Washington might be the only football town ever whose fans got giddier the more its team didn't play. What Redskins faithful saw on the field with their eyes during the strike was neat; what danced through their minds was better.

The 3-0 Scabskins were an interlude, as everybody knew, part of the NFL whip that would cause regular workers to crawl back to their jobs -- and into court.

Mostly, Washingtonians were delighted. Remembering 1982, they figured their Realskins also would pack away strike signs and sail smoothly toward San Diego and victory in the Super Bowl.

So far, history is defeating itself. These Redskins are going against form with enough substance over the years to be called tradition. Until lately, Joe Gibbs' teams almost never were beaten by anyone inferior.

A season ago, including the playoffs, the Redskins lost a total of five games; four of them were to the Super Bowl teams, the Giants and Broncos.

In 1982 and '83, they were losers only four times in 32 games. Two were to Dallas, which was quite good way back when, and one was to the Raiders in Super Bowl XVIII. Even in the 10-6 season of 1985, the Redskins lost only one game to a team with a sub-.500 record.

This season, the Redskins have not even played anyone that sports better than a break-even record at the moment -- and have lost three times. That's three losses in seven real-league games to teams with a combined record of 9-21.

Let's comparison shop among NFC teams almost certain to comprise the playoffs: the Redskins, the Bears, the 49ers, the underappreciated Vikings and the meek-shall-inherit- the-earth Saints.

Based on results, the quivering vote here would be for -- ta da! -- the Saints. They have played as many good teams as the others -- and beaten three of the best.

Cleveland has a one-game lead in the AFC Central; one of its three losses was to the Saints. The 8-2 49ers lead the 7-3 Saints by a game in the NFC West; they split their series, each team winning on the road.

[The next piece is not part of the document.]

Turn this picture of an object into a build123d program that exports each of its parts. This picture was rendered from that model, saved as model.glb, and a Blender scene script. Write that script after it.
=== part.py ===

One of the Saints' victories was against the 8-2 Bears. It was a strike game, but their respective managements did field 2-1 squads.

The 7-4 Vikings have an outside chance at overtaking the Bears for a couple of reasons: Chicago also must play San Francisco and Seattle, and the Vikings in Minnesota.

At least the other four teams have beaten somebody good enough to maintain a winning record through a goofy season two-thirds complete. The Redskins have played just two .500 teams, the 5-5 Jets and Bills.

Washington's losses have been to the 2-8 Falcons, the 4-6 Eagles and the 3-7 Rams. Like their quarterback who is expected to start against the Giants here today, Jay Schroeder, the Redskins are hoping that real-season 4-3 record indicates a slump rather than a rut.

Spotty as they have been, nobody else in the NFC East is within two games of the Redskins. In last place are the defending Super Bowl champs, the Giants, whose experience has been sad and bad.

If the scab games did not count, the Giants would be just a victory today away from being even with the Redskins. Still, even a 3-4 show by the real players from New York/New Jersey is surprising.

Scenes of luck, good and bad, keep colliding. A year ago, the Giants made a first down on fourth and 17 to set up a game-winning field goal against the Vikings; this season, the Cowboys won with two tipped-ball interceptions.

Probably, the Giants are riding the same horse called Destiny. This one is a whole lot meaner. It will take another season to gain an honest look, not to mention an honest book, about the Giants.

The strike helped deflate anticipation about Giants-Redskins collisions this season. Nothing since some of the Redskins-Cowboys games in the '70s was more eagerly awaited.

The Redskins seemed to begin preparing for the first test this season about 20 seconds after losing the final one last season. Their frustration was understandable; the Giants were more dominant in each of the victories.

For all the lightning-rod attention on quarterback and special teams, the Redskins a good deal of this season have been terrible in what once was their specialty -- power running.

In the three Giants losses last year, the carries/yardage progression for George Rogers was: 16-30, 10-22 and 9-15. The coaches seemed to feel he was only partially to blame.

The company line was that the offensive line had to be beefier this season, mostly because of the Giants. Jeff Bostic kept fading from sight, because he was a shrimpo 260.

Probably, the major reason Bostic kept his place on the team was his link to the strike-interrupted glory march five years ago. His presence still is substantial within the clubhouse, and around town.

No matter what they said, Redskins coaches were planning to attack the Giants' exceptional front seven without Bostic. Guess who will be playing across the line on the first Redskins snap today?

It's been a strange season for both teams. The Redskins realize they are about three special-teams plays (vs. Atlanta and the Rams) and one pass (vs. Philadelphia) from being 10-0. So they will be the ones trotting onto the field today with hope in their hearts.